As per news reports, the UK is shrinking its army and cutting its tank forces to spend more on creating a nimbler, better-equipped military with more special forces and drones. “We are all of us light years away from a superpower in scale so don’t have the option of being able to cover all the bases all the time,” UK Defence Secretary Ben Wallace said. The realisation has come after the world is moving towards the Indo-Pacific as it is the new flashpoint and geopolitical theatre of 21st century conflict.
The UK is trying to start the post-Brexit period with signalling its entry as a major Navy. The strongest British fleet in decades is about to embark on a tour of 40 countries focusing on the Indo-Pacific, in an attempt to demonstrate British military might in an area where the US is trying to fight Chinese influence. HMS Queen Elizabeth, one of two new aircraft carriers essential to the United Kingdom’s new foreign-policy strategy, leads the fleet. The strategy aims to strengthen partnerships within the North Atlantic Treaty Organization and around the world while cementing the “unique relationship” with the United States.
The UK is making new deals right left and centre and the deal with India was part of that. As part of the latest Enhanced Trade Partnership, the UK and India announced new trade and investment worth £1 billion. The Serum Institute of India will spend £240 million in the manufacture of Oxford-AstraZeneca vaccines and sales in the UK, bringing the total investment to £533 million. At the same time, British companies in India reported £446 million in export deals. This is on top of a £25.5 billion trading partnership that existed in 2019. This is one of the many deals that Britain is making for the creation of a post-Brexit system and as part of this, it is also thinking to compliment these trade deals with the military strengthening.

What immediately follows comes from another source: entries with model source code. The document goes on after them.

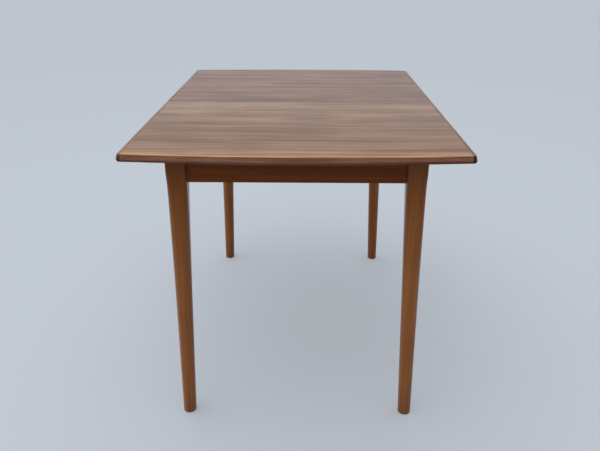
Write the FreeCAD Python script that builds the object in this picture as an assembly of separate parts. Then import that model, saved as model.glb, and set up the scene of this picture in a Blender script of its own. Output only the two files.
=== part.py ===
"""Small teak dining table whose top is two halves that meet at a seam across the middle.

Each half slides out on its own pair of grooved slides, so the top opens at the seam.
Millimetres. +X is across the table, +Y runs along it from the near end to the far end,
+Z is up. The origin is on the floor under the middle of the seam.
"""
import os
import FreeCAD
import Part
from FreeCAD import Vector

# ---------------------------------------------------------------- driving sizes
table_height = 740.0
top_width = 770.0
corner_half_length = 517.0      # seam to the corners of one half
end_bow = 17.0                  # how far the curved end stands past its corners
top_thickness = 18.0
seam_gap = 0.6                  # between the two halves when closed
lipping_width = 10.0            # solid edging round the veneered panels
edge_lean = 2.5                 # the edge leans out by this much below its top arris
edge_belly = 11.0               # depth of the widest line below the top surface
top_arris_radius = 1.5
under_arris_radius = 6.5        # most of the depth below the belly, so the edge turns under
plan_corner_radius = 6.0
slide_travel = 200.0            # how far each half moves out

leg_top_width = 46.5            # square block at the top of the leg
leg_block_radius = 6.0
leg_foot_width = 33.5
foot_bevel = 3.5
roundest = 0.985                # corner radius at most this share of the half width
leg_splay = 16.5                # outward move of the leg's centre line, in X and in Y
side_overhang = 89.0            # edge of the top to the outer face of the leg block
end_overhang = 57.0             # corner of the top to the outer face of the leg block
scoop_rise = 24.0               # the corners begin to ease this far above the aprons' lower edge
scoop_radius = 10.5             # corner radius at that edge, just inside the apron setback
round_by = 0.46                 # share of the shaft over which the square turns round
round_ease = 0.6                # below 1 it turns faster near the top
shaft_shares = (0.0, 0.05, 0.14, 0.26, 0.46, 0.72, 1.0)    # where the shaft's sections stand

apron_height = 68.0
apron_thickness = 20.0
apron_setback = 11.0            # leg face to apron face
tenon_thickness = 8.0
tenon_length = 15.0
tenon_shoulder = 10.0           # apron edge to tenon, above and below
sliding_gap = 0.4               # under the moving halves

bearer_width = 26.0
bearer_height = 40.0
bearer_share = 0.5              # how far out the bearers stand between the middle and the legs
bearer_top_gap = 2.0
groove_depth = 8.0
groove_height = 12.0
slide_width = 22.0
slide_height = 34.0
slide_inner_reach = 150.0       # past the seam, under the other half
slide_end_gap = 6.0             # slide to end apron when its half is fully out
tongue_clearance = 0.4
stop_clearance = 1.0
bearer_tenon_length = 8.0       # stub tenons into the end aprons
bearer_tenon_thickness = 12.0
bearer_tenon_shoulder = 8.0

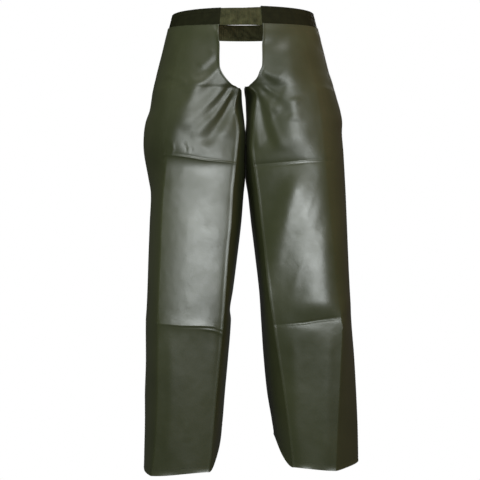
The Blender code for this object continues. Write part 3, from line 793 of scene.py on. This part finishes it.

Britain is increasing its intelligence, surveillance, and reconnaissance spending. It is also forming a new Ranger Regiment, akin to the Green Berets, to participate in clandestine missions around the world. He believes that Britain’s more autonomous power will forge alliances on the ground without relying on the US. “We are not going to pretend we have armoured divisions we don’t have, and we are not going to have ships that are wrapped up in plastic and tied up,” he said.
The UK, for example, is working with a group of other EU nations led by France in operations in the Sahel region of Africa that are aimed at combating Islamist militants. “It may be, as America tilts to China, that Europe, where there is a growing Islamist threat, has to do more in Africa,” Mr. Wallace said. Still, European forces in Africa remain reliant on US intelligence and logistical support.
The British fleet’s expansion is timely for the US Navy, which is being stretched by a Russian naval revival and China’s rise as a sea force, as well as US commitments in the Middle East. China’s naval forces have been bolstered to include two aircraft carriers, with at least one more in the works. The UK carriers will offer some relief to the US’s 11 flattops, which are overworked as a result of their prolonged deployments. The United Kingdom has said it will purchase 138 F-35B warplanes in recent years, but it has only committed to 48, of which 21 have been delivered.